▸ The exercise
Output, word for word, every line from the start of the listing down to and including the line that contains "by %.3f, and"; include nothing else.

[Begin Data extract]

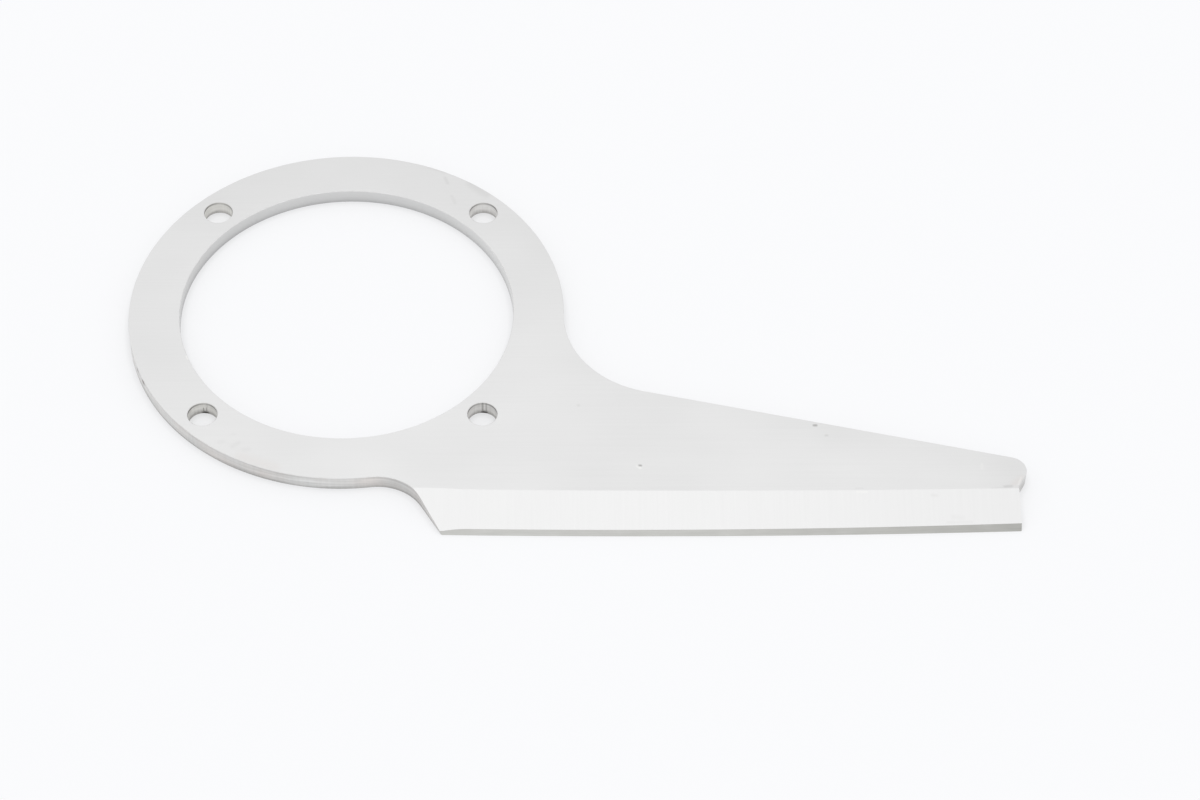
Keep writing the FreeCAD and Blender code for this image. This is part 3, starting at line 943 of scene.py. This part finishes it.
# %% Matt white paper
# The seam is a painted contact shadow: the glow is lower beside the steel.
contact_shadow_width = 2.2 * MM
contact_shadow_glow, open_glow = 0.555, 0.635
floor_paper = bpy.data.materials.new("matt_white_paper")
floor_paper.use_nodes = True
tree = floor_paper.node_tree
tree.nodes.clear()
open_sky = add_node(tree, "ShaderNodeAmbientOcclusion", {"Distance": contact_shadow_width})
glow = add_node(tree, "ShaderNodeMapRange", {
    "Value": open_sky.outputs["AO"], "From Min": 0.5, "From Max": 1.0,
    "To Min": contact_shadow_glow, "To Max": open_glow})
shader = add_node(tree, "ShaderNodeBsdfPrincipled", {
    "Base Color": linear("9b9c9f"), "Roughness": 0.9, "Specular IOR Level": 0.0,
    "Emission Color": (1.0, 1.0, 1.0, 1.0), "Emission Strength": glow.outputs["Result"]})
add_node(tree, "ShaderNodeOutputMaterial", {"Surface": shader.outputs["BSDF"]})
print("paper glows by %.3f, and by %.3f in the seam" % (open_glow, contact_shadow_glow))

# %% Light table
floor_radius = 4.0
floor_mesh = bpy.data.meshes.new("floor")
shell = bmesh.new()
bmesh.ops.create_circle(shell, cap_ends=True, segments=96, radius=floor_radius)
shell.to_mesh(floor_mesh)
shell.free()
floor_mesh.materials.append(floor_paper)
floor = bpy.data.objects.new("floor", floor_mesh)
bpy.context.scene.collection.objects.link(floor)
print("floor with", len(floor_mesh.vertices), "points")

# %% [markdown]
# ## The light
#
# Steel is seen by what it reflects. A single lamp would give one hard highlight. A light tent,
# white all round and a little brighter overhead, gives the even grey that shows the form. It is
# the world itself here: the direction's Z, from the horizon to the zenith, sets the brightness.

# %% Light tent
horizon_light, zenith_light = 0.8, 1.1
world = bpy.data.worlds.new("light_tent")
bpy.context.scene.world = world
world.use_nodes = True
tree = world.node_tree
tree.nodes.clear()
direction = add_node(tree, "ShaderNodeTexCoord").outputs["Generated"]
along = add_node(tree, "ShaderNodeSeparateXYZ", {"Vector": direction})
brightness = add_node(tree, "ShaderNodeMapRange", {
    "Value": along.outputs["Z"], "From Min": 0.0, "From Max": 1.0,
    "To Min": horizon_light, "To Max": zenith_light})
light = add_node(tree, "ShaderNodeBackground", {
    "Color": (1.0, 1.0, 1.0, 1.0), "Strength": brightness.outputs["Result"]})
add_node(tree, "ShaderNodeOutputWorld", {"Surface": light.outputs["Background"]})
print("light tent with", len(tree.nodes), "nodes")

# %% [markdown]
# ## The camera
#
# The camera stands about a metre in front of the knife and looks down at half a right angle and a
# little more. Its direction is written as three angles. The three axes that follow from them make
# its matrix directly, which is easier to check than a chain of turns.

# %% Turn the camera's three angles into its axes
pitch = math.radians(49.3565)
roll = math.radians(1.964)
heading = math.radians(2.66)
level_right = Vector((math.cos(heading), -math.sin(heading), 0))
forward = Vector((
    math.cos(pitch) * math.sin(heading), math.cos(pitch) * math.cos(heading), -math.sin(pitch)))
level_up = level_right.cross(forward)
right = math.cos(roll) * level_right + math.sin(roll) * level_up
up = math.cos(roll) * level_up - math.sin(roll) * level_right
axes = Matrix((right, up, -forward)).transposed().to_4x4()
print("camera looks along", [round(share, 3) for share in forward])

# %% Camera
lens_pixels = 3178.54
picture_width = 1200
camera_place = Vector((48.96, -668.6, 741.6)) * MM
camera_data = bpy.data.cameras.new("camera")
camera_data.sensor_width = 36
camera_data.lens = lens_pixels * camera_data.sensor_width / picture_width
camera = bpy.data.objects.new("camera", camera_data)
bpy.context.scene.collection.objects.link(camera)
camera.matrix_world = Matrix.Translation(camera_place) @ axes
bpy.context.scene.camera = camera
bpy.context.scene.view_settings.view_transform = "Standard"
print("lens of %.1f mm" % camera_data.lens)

[End Data extract]

▸ Answer below
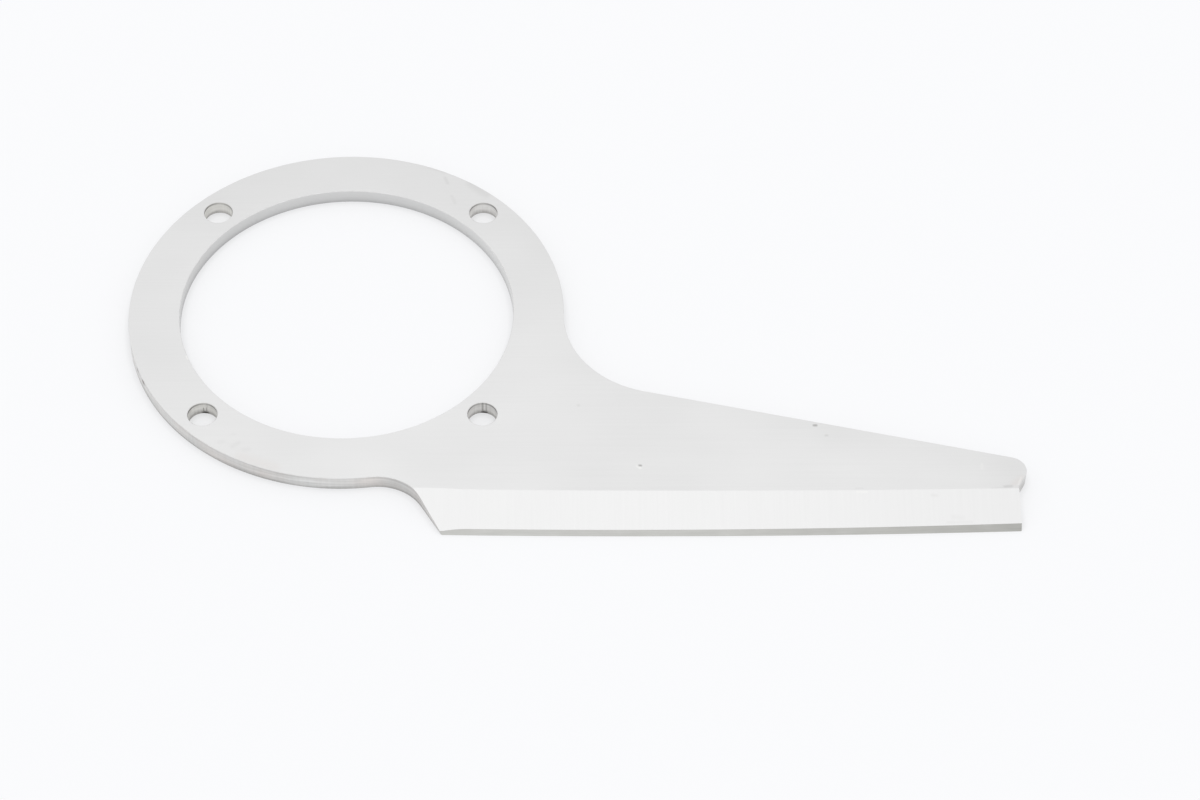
Keep writing the FreeCAD and Blender code for this image. This is part 3, starting at line 943 of scene.py. This part finishes it.
# %% Matt white paper
# The seam is a painted contact shadow: the glow is lower beside the steel.
contact_shadow_width = 2.2 * MM
contact_shadow_glow, open_glow = 0.555, 0.635
floor_paper = bpy.data.materials.new("matt_white_paper")
floor_paper.use_nodes = True
tree = floor_paper.node_tree
tree.nodes.clear()
open_sky = add_node(tree, "ShaderNodeAmbientOcclusion", {"Distance": contact_shadow_width})
glow = add_node(tree, "ShaderNodeMapRange", {
    "Value": open_sky.outputs["AO"], "From Min": 0.5, "From Max": 1.0,
    "To Min": contact_shadow_glow, "To Max": open_glow})
shader = add_node(tree, "ShaderNodeBsdfPrincipled", {
    "Base Color": linear("9b9c9f"), "Roughness": 0.9, "Specular IOR Level": 0.0,
    "Emission Color": (1.0, 1.0, 1.0, 1.0), "Emission Strength": glow.outputs["Result"]})
add_node(tree, "ShaderNodeOutputMaterial", {"Surface": shader.outputs["BSDF"]})
print("paper glows by %.3f, and by %.3f in the seam" % (open_glow, contact_shadow_glow))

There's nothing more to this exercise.